Keeping immigration data away from feds

The recent presidential election has had immigrants on high alert. Carroll believes the problem starts from city officials handing over data to immigration services.

“If people are afraid to talk to the police… you have a breakdown,” Carroll said. “I would be standing up to the federal government. I think compassion across the country will prevent the president from doing what he has said he wants to do.”

Rent stabilization and affordable housing

“We need to make sure that if a person wants to stay in the community, they don’t get overpriced,” Carroll said, discussing the need for affordable housing.

“We should be finding out ways to increase rent stabilization,” he said. “I welcome people to Bay Ridge. I want to make sure our police and firefighters are making enough money to live in this community.”

The ‘American Dream’

Carroll strongly believes in the Constitution.

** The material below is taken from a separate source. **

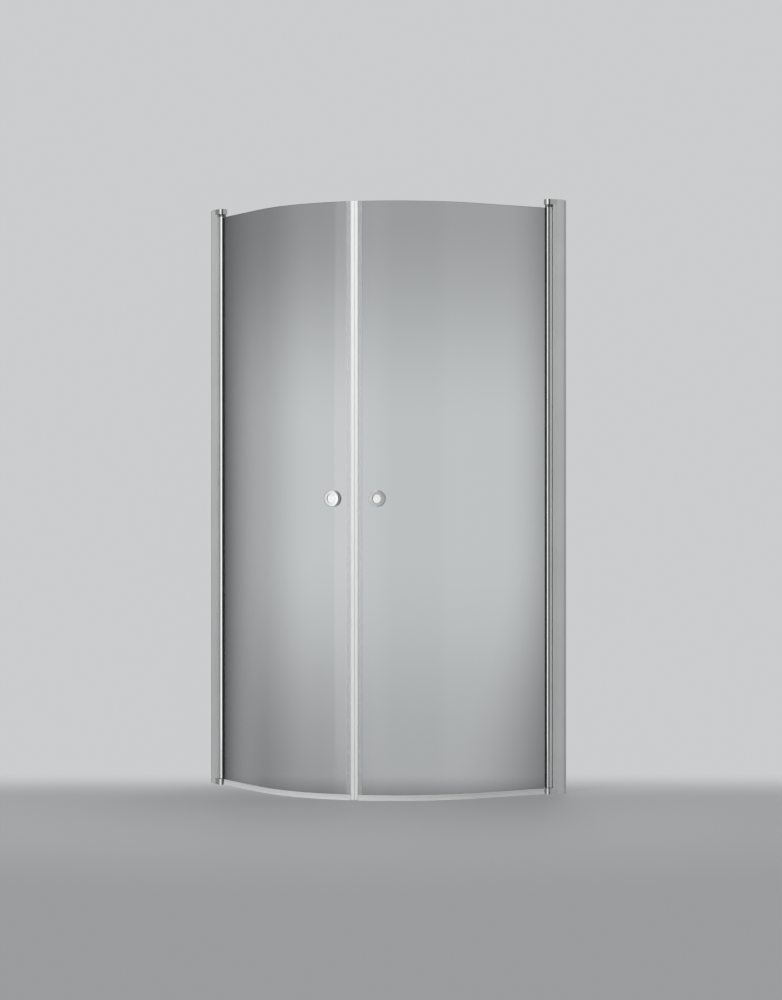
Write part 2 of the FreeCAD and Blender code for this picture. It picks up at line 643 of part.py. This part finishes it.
def magnet_strip():
    """Clear seam strip: a clip on the glass above the bottom seal, and a full nose round the magnet."""
    outer = GRIP_INNER + STRIP_WALL
    grip = (bend_angle(STRIP_GRIP_END), bend_angle(NOSE_BACK - STRIP_NOSE_RADIUS))
    legs = [bend_band(side, grip, SEAL_TOP + SEAL_TO_STRIP_GAP, GLASS_TOP)
            for side in ((GRIP_INNER, outer), (-outer, -GRIP_INNER))]
    nose = extrude(nose_outline(0), STRIP_FOOT_HEIGHT, GLASS_TOP)
    pocket = extrude(nose_outline(MAGNET_WALL), STRIP_FOOT_HEIGHT - 1, GLASS_TOP + 1)
    return cut(fuse(nose, *legs), pocket)


def magnet_core():
    """Magnetic bar in the nose of the seam strip."""
    return extrude(nose_outline(MAGNET_WALL + SOFT_FIT), STRIP_FOOT_HEIGHT, GLASS_TOP)


def bottom_seal():
    """Clear drip seal along the foot of the glass: clip, skirt, floor lip and drip rail."""
    top = SEAL_TOP
    inner = GRIP_INNER
    outer = GRIP_INNER + SEAL_WALL
    under = GLASS_FOOT_HEIGHT - SOFT_FIT
    below = under - SEAL_WALL
    lip = SEAL_LIP_THICKNESS / 2
    rail = outer + SEAL_RAIL_REACH
    foot = SEAL_FOOT_HEIGHT
    section = [
        (inner, top), (outer, top), (outer, below),
        (outer + SEAL_SKIRT_FLARE, foot), (outer + SEAL_SKIRT_FLARE - SEAL_WALL, foot),
        (inner, below),
        (lip, below), (lip, foot), (-lip, foot), (-lip, below),
        (-inner, below),
        (-rail, below - SEAL_RAIL_DROP), (-rail, below - SEAL_RAIL_DROP + SEAL_WALL),
        (-outer, under), (-outer, top), (-inner, top), (-inner, under), (inner, under),
    ]
    flat_face = Part.Face(Part.makePolygon([place(DOOR_FOOT_START, v, z) for v, z in section + section[:1]]))
    bend_face = Part.Face(Part.makePolygon([place(BEND_START, v, z) for v, z in section + section[:1]]))
    flat = flat_face.extrude((place(1, 0) - place(0, 0)) * (BEND_START - DOOR_FOOT_START))
    turn = bend_angle(NOSE_BACK + SEAL_TO_STRIP_GAP)
    return fuse(flat, bend_face.revolve(BEND_CENTRE, UP, turn))


# Knobs

def turned(side, profile):
    """Turned piece about the knob axis, on the outer side (1) or the inner side (-1) of the glass."""
    return spin([(side * out, radius) for out, radius in profile], KNOB_ANGLE, KNOB_HEIGHT)


def knob(side):
    """Knob on one face of the glass: a neck bored for the stud, and a bevelled disc with a dish."""
    bore = STUD_DIAMETER / 2 + STUD_CLEARANCE
    bore_end = KNOB_BACK + STUD_IN_KNOB
    neck = KNOB_NECK_DIAMETER / 2
    rim = KNOB_DIAMETER / 2
    dish = KNOB_DISH_DIAMETER / 2
    return turned(side, [
        (KNOB_BACK, bore), (KNOB_BACK, neck), (KNOB_NECK_END, neck),
        (KNOB_NECK_END, rim - KNOB_BACK_CHAMFER), (KNOB_NECK_END + KNOB_BACK_CHAMFER, rim),
        (KNOB_EDGE - KNOB_BEVEL_DEPTH, rim), (KNOB_EDGE, rim - KNOB_BEVEL),
        (KNOB_FACE, dish), (KNOB_DISH_FLOOR, dish), (KNOB_DISH_FLOOR, 0), (bore_end, 0), (bore_end, bore),
    ])


def outer_knob():
    return knob(1)


def inner_knob():
    return knob(-1)


def knob_inserts():
    """Pale discs on the floors of the dishes of both knobs, with a fine groove round them."""
    radius = KNOB_DISH_DIAMETER / 2 - INSERT_GROOVE
    top = KNOB_DISH_FLOOR + INSERT_THICKNESS
    profile = [(KNOB_DISH_FLOOR, 0), (KNOB_DISH_FLOOR, radius), (top - INSERT_CHAMFER, radius),
               (top, radius - INSERT_CHAMFER), (top, 0)]
    return group([turned(side, profile) for side in (1, -1)])


def knob_stud():
    """Threaded stud through the glass that joins the two knobs."""
    reach = KNOB_BACK + STUD_IN_KNOB - STUD_CLEARANCE
    radius = STUD_DIAMETER / 2
    return spin([(-reach, 0), (-reach, radius), (reach, radius), (reach, 0)], KNOB_ANGLE, KNOB_HEIGHT)


def knob_sleeve():
    """Plastic sleeve that keeps the stud off the glass."""
    outer = GLASS_HOLE_DIAMETER / 2 - SLEEVE_FIT
    inner = STUD_DIAMETER / 2 + SLEEVE_FIT
    half = GLASS_HALF - SLEEVE_FIT
    return spin([(-half, inner), (-half, outer), (half, outer), (half, inner)], KNOB_ANGLE, KNOB_HEIGHT)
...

For him, that is the American Dream.

“The fact that I can say whatever I want in terms of my freedom of speech, the fact that I can have whatever religion I want,” he said, “the fact that we have a free and independent press that asks questions is something that is very important.”

His own dream?

“My dream is that the people stay active, get active, and make sure that they don’t take for granted the freedom and liberties we have in this country. Because almost anywhere else, they don’t exist.”

Brooklyn and the world

“You get a world perspective when you live in this borough. My friends are not all the same; they have different backgrounds, different ethnicities, different religions. That’s the most important thing about Brooklyn—you get a world perspective.”